What stands out today is the reality that Operation Epic Fury has left Iran weaker, angrier, and far less willing to accept any agreement that lacks definition or finality. The United States and Israel inflicted a setback rather than a defeat. They achieved significant tactical gains rather than a strategic success. It’s not exactly wash, rinse, and repeat, but the pattern is clear. The United States and Iran will both claim to have won this round—but it’s only a round. Another one will almost certainly follow.
- No good deal
None of this should come as a surprise. Because of the Islamic Republic’s nature, there are no good deals to be made with Iran, let alone transformative Hollywood endings. That’s why successive U.S. administrations have pursued more realistic political or military transactions. The Joint Comprehensive Plan of Action (JCPOA) was a flawed but highly functional accord designed to buy time, constrain Iran’s nuclear program, and put as much distance as possible between the regime and a weapon. Indeed, it made a virtue out of necessity.
The Iranian leadership constitutes a repressive, authoritarian clerical regime, marinated in the ideology of death to Israel and America. It remains determined to spread its influence via allies and proxies largely committed to the same goal. It has had no interest in transforming its relations with the United States. If anything, two months of war have hardened Iranian attitudes and strengthened the regime’s resolve to avoid any deals that could weaken its grip on power. Even a limited transaction—an improved nuclear deal, which appeared possible after President Donald Trump pulled the United States out of the original accord in 2018—now seems unlikely.
- Washington lost the initiative
It’s ironic that the one transformative aspect of this war was delivered by Iran’s decision to close the Strait of Hormuz, not by Trump. Having leveraged the strait for political and financial gain, Iran now wants to retain that influence. As Ray Takeyh of the Council on Foreign Relations observed recently, Iran isn’t going to give up control over what it now regards as its Panama Canal, either permanently or on the cheap.
That leaves the Trump administration with a number of unpalatable options: retain the blockade in the hope that Iran will bend or break; launch a major naval, ground, and air campaign to reopen the strait and maintain a permanent military presence to keep it open; or cut a narrow deal with Iran to trade opening the strait for the removal of the blockade and the possibility of negotiating broader issues later. Reuters also reported this week that the U.S. intelligence community is preparing an analysis of how Iran would process a situation in which Trump unilaterally declares victory. But we doubt that a unilateral withdrawal is likely.
What these options share is the inconvenient reality that the United States has lost the initiative; it is playing Iran’s game on Iran’s turf, and it will be forced to accept that regime change is not in the cards.
- The Netanyahu factor
Whatever impact Israeli Prime Minister Benjamin Netanyahu had on the beginning of the war, he will not have a determinative impact on how this round ends. Yet Israel remains in a position to ensure that the U.S.-Iranian conflict will continue in some form in future rounds.

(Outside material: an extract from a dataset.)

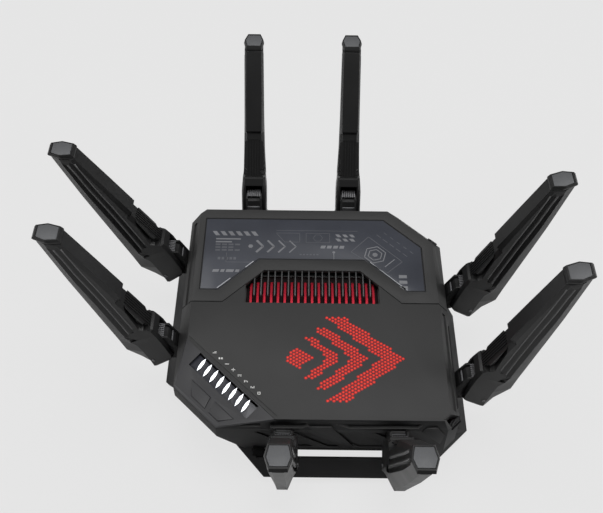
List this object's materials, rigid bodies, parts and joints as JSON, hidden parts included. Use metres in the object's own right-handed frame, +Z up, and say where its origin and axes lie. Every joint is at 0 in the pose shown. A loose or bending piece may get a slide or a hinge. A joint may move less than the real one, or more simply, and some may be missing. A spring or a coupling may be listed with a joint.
{
  "type": "wireless router",
  "caption": "Low eight-sided wireless router on a flared stand, with hinged blade antennas in pairs around its sides, a smoked rear panel, a louvred heat sink and a lit control corner.",
  "frame": {"origin": "on the surface that the feet stand on, under the middle of the whole outline with the antennas as they stand at rest", "axes": "+Z up, the front of the router with the control corner on its left faces -Y, +X to the right of someone facing the front"},
  "size_m": [0.431, 0.4604, 0.2133],
  "materials": {
    "black_plastic": "fine satin texture",
    "deck_plastic": "matt, fine grained",
    "antenna_plastic": "satin",
    "cap_metal": "brushed across the end",
    "smoked_acrylic": "clear smoked acrylic with grey back printing",
    "red_aluminium": "red anodised",
    "white_light": "lit white",
    "red_light": "lit red",
    "pin_steel": "ground",
    "can_steel": "tinned",
    "circuit_board": "solder mask",
    "port_metal": "nickel plated",
    "foot_rubber": "matt"
  },
  "bodies": {
    "housing": {"lower_housing": "black_plastic", "stand_front_right": "black_plastic", "stand_rear_left": "black_plastic", "bottom_tray": "black_plastic", "foot_front_left": "foot_rubber", "foot_front_right": "foot_rubber", "foot_rear_right": "foot_rubber", "foot_rear_left": "foot_rubber", "front_deck": "deck_plastic", "rear_cover": "deck_plastic", "rear_panel": "smoked_acrylic", "louvre_grille": "black_plastic", "heat_sink": "red_aluminium", "light_guide": "white_light", "key_board": "circuit_board", "control_panel": "black_plastic", "main_board": "circuit_board", "shield_can": "can_steel", "lan_jacks": "port_metal", "wan_jacks": "port_metal", "usb_socket": "port_metal", "dc_inlet": "black_plastic", "deck_diffuser": "red_light", "hinge_bracket_front_left": "black_plastic", "hinge_pin_front_left": "pin_steel", "hinge_bracket_front_right": "black_plastic", "hinge_pin_front_right": "pin_steel", "hinge_bracket_right_front": "black_plastic", "hinge_pin_right_front": "pin_steel", "hinge_bracket_right_rear": "black_plastic", "hinge_pin_right_rear": "pin_steel", "hinge_bracket_rear_right": "black_plastic", "hinge_pin_rear_right": "pin_steel", "hinge_bracket_rear_left": "black_plastic", "hinge_pin_rear_left": "pin_steel", "hinge_bracket_left_rear": "black_plastic", "hinge_pin_left_rear": "pin_steel", "hinge_bracket_left_front": "black_plastic", "hinge_pin_left_front": "pin_steel"},
    "antenna_front_left": {"antenna_blade_front_left": "antenna_plastic", "antenna_cap_front_left": "cap_metal"},
    "antenna_front_right": {"antenna_blade_front_right": "antenna_plastic", "antenna_cap_front_right": "cap_metal"},
    "antenna_right_front": {"antenna_blade_right_front": "antenna_plastic", "antenna_cap_right_front": "cap_metal"},
    "antenna_right_rear": {"antenna_blade_right_rear": "antenna_plastic", "antenna_cap_right_rear": "cap_metal"},
    "antenna_rear_right": {"antenna_blade_rear_right": "antenna_plastic", "antenna_cap_rear_right": "cap_metal"},
    "antenna_rear_left": {"antenna_blade_rear_left": "antenna_plastic", "antenna_cap_rear_left": "cap_metal"},
    "antenna_left_rear": {"antenna_blade_left_rear": "antenna_plastic", "antenna_cap_left_rear": "cap_metal"},
    "antenna_left_front": {"antenna_blade_left_front": "antenna_plastic", "antenna_cap_left_front": "cap_metal"},
    "mode_key": {"mode_key": "black_plastic"},
    "link_key": {"link_key": "black_plastic"},
    "round_key": {"round_key": "black_plastic"},
    "power_button": {"power_button": "black_plastic"},
    "reset_button": {"reset_button": "black_plastic"}
  },
  "joints": [
    {"name": "antenna_front_left_tilt", "type": "hinge", "parent": "housing", "child": "antenna_front_left", "pos_m": [-0.01626, -0.1391, 0.067], "axis": [1, 0, 0], "range_deg": [-29, 9]},
    {"name": "antenna_front_right_tilt", "type": "hinge", "parent": "housing", "child": "antenna_front_right", "pos_m": [0.07534, -0.1391, 0.067], "axis": [1, 0, 0], "range_deg": [-29, 9]},
    {"name": "antenna_right_front_tilt", "type": "hinge", "parent": "housing", "child": "antenna_right_front", "pos_m": [0.14254, -0.0731, 0.067], "axis": [0, 1, 0], "range_deg": [-19.5, 18.5]},
    {"name": "antenna_right_rear_tilt", "type": "hinge", "parent": "housing", "child": "antenna_right_rear", "pos_m": [0.14254, 0.0213, 0.067], "axis": [0, 1, 0], "range_deg": [-21.5, 16.5]},
    {"name": "antenna_rear_right_tilt", "type": "hinge", "parent": "housing", "child": "antenna_rear_right", "pos_m": [0.04144, 0.1279, 0.067], "axis": [-1, 0, 0], "range_deg": [-34, 4]},
    {"name": "antenna_rear_left_tilt", "type": "hinge", "parent": "housing", "child": "antenna_rear_left", "pos_m": [-0.05016, 0.1279, 0.067], "axis": [-1, 0, 0], "range_deg": [-34, 4]},
    {"name": "antenna_left_rear_tilt", "type": "hinge", "parent": "housing", "child": "antenna_left_rear", "pos_m": [-0.12446, 0.0586, 0.067], "axis": [0, -1, 0], "range_deg": [-29, 9]},
    {"name": "antenna_left_front_tilt", "type": "hinge", "parent": "housing", "child": "antenna_left_front", "pos_m": [-0.12446, -0.0358, 0.067], "axis": [0, -1, 0], "range_deg": [-26, 12]},
    {"name": "mode_key_press", "type": "slide", "parent": "housing", "child": "mode_key", "axis": [0.18, 0.18, -0.967], "range_m": [0, 0.0012], "stiffness_N_per_m": 350},
    {"name": "link_key_press", "type": "slide", "parent": "housing", "child": "link_key", "axis": [0.18, 0.18, -0.967], "range_m": [0, 0.0012], "stiffness_N_per_m": 350},
    {"name": "round_key_press", "type": "slide", "parent": "housing", "child": "round_key", "axis": [-0.5446, -0.5446, -0.6378], "range_m": [0, 0.0012], "stiffness_N_per_m": 350},
    {"name": "power_button_press", "type": "slide", "parent": "housing", "child": "power_button", "axis": [-0.7071, -0.7071, 0], "range_m": [0, 0.0015], "stiffness_N_per_m": 350},
    {"name": "reset_button_press", "type": "slide", "parent": "housing", "child": "reset_button", "axis": [-0.7071, -0.7071, 0], "range_m": [0, 0.001], "stiffness_N_per_m": 350}
  ]
}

When it comes to Iran, the United States and Israel have a great deal in common. But on one issue, they’re Mars and Venus. For Israel, a nuclear Iran is an existential threat; for the United States, it isn’t. Throw in Iran’s proxies, especially Hezbollah, and you have a prescription for interminable tensions and conflict as long as this Iranian regime remains in power. When it comes to Iran, Israel in a way will be the tail wagging the dog.
At the same time, there will be limits. The credibility of Netanyahu and Israel’s Mossad intelligence agency has tanked, for this has not been the promised short war leading to the collapse of the Iranian regime. Israel’s continuing bombardment of Lebanon also will soon get on Trump’s nerves, as it adds an unwanted dimension to the conundrum he already faces domestically and globally.
- Iran’s advantage
Noted political scientist I. William Zartman theorized that conflict resolution efforts often have the best chance of success when the warring parties reach a mutually hurting stalemate—that is, when neither side can escalate to victory, the costs of continuing conflict are painfully high, and they both begin to see negotiation as a way out. It’s then and only then that a conflict may be seen as ripe for de-escalation or resolution. Right now, both the United States and Iran believe they have the upper hand, both seem stubbornly willing to continue to bear the costs, and neither side sees a way out through an agreement.

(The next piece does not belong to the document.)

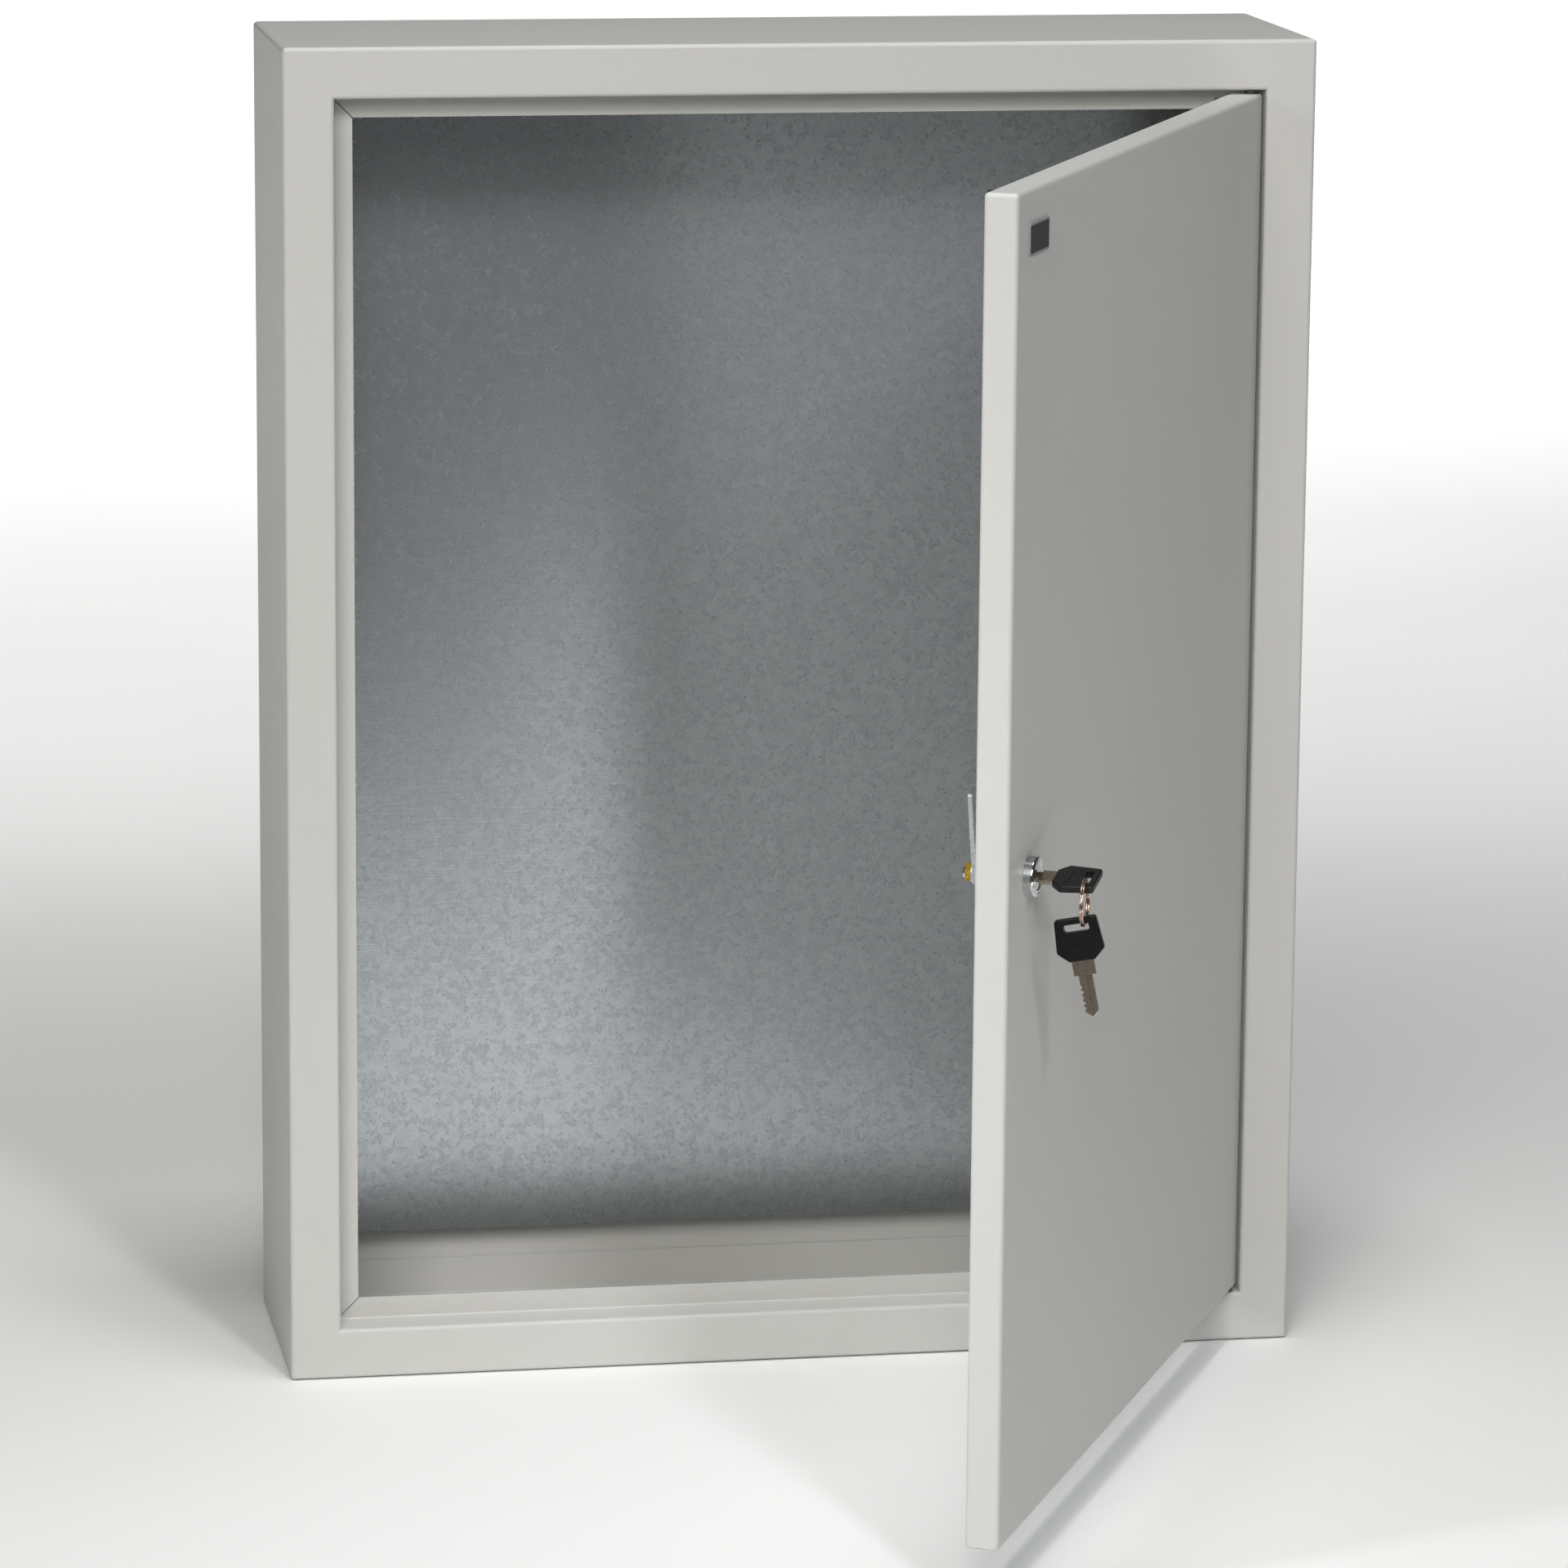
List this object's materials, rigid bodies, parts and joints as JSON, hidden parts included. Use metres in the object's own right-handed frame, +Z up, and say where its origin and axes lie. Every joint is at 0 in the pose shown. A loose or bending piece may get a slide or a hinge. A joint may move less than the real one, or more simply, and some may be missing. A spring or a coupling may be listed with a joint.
{
  "type": "lockable wall cabinet",
  "caption": "Shallow folded-steel wall cabinet with a hinged, key-locked door standing open and a galvanised plate inside; the key and a spare hang on a ring in the lock.",
  "frame": {"origin": "centre of the outer back face, which lies on the wall", "axes": "+X right seen from the front, +Y into the wall, +Z up"},
  "size_m": [0.5, 0.5316, 0.65],
  "materials": {
    "painted_steel": "fine powder coat, light grey, satin",
    "galvanised": "hot-dip galvanised with soft spangle",
    "zinc": "bright zinc plate",
    "chrome": "polished",
    "brass": "turned",
    "nickel": "nickel plate, milled",
    "copper_plate": "worn copper plate",
    "black_plastic": "moulded, matt",
    "badge": "printed foil",
    "nylon": "natural",
    "rubber": "matt"
  },
  "bodies": {
    "cabinet": {"top_panel": "painted_steel", "bottom_panel": "painted_steel", "left_panel": "painted_steel", "right_panel": "painted_steel", "back_panel": "painted_steel", "mounting_plate": "galvanised", "plate_studs": "zinc", "plate_spacers": "zinc", "plate_washers": "zinc", "plate_nuts": "zinc", "earth_stud": "zinc", "earth_washer": "zinc", "earth_nut": "zinc", "upper_hinge_pin": "zinc", "lower_hinge_pin": "zinc", "upper_hinge_washer": "nylon", "lower_hinge_washer": "nylon"},
    "door": {"door_panel": "painted_steel", "upper_hinge_block": "painted_steel", "lower_hinge_block": "painted_steel", "door_buffers": "rubber", "door_badge": "badge", "door_earth_stud": "zinc", "door_earth_nut": "zinc", "lock_body": "chrome", "lock_nut": "zinc"},
    "plug": {"lock_plug": "chrome", "tumbler_wafers": "brass", "cam": "zinc", "cam_washer": "zinc", "cam_nut": "brass"},
    "key": {"key_blade": "nickel", "key_bow": "black_plastic"},
    "ring": {"key_ring": "copper_plate"},
    "spare_key": {"spare_key_blade": "nickel", "spare_key_bow": "black_plastic"}
  },
  "joints": [
    {"name": "door_hinge", "type": "hinge", "parent": "cabinet", "child": "door", "pos_m": [0.219, -0.1354, 0], "axis": [0, 0, 1], "range_deg": [-62.7, 47.3]},
    {"name": "lock_turn", "type": "hinge", "parent": "door", "child": "plug", "pos_m": [0.03458, -0.50273, -0.0015], "axis": [-0.8886, 0.4586, 0], "range_deg": [-76, 14]},
    {"name": "key_withdraw", "type": "slide", "parent": "plug", "child": "key", "axis": [0.8886, -0.4586, 0], "range_m": [0, 0.03]},
    {"name": "ring_swing", "type": "hinge", "parent": "key", "child": "ring", "pos_m": [0.05578, -0.52184, -0.00331], "axis": [0.9317, -0.3633, 0], "range_deg": [-90, 42]},
    {"name": "spare_key_swing", "type": "hinge", "parent": "ring", "child": "spare_key", "pos_m": [0.05578, -0.52184, -0.01691], "axis": [0.9317, -0.3633, 0], "range_deg": [-30, 30]}
  ]
}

But when it comes to definitions of victory, there’s a critical asymmetry that gives Tehran the edge. Iran has suffered significant conventional military losses, and its nuclear ambitions have been set back. But its definition of victory is regime survival and newfound leverage over Hormuz. In addition to reopening the waterway, Trump’s goal is to constrain Iran’s nuclear program in a way that is somehow more conclusive than his predecessors. The U.S. definition of victory will be hard to achieve as long as the Iranian regime remains in power, however weakened.
Whether there’s a diplomatic off-ramp is not at all clear. Efforts to find common ground continue via Pakistani mediators. But gaps remain significant. Indeed, these negotiations can’t be done part time by Jared Kushner, Steve Witkoff, and J.D. Vance on the back of a cocktail napkin, on a call, or through intermediaries with 20-point plans. They will be long, detailed, and arduous.
This much is clear: The United States, a global power with enormous military strength, has failed to overcome a medium-size power with asymmetric political, economic, and military options. Iran has played rope-a-dope with previous U.S. administrations—and now with a president who, in the words of Carnegie’s Karim Sadjadpour, went looking for an Iranian Delcy Rodríguez but found a few Kim Jong Uns instead. So it goes with a war of choice—that an impulsive president looking for quick wins and easy results may come to wish he had never started.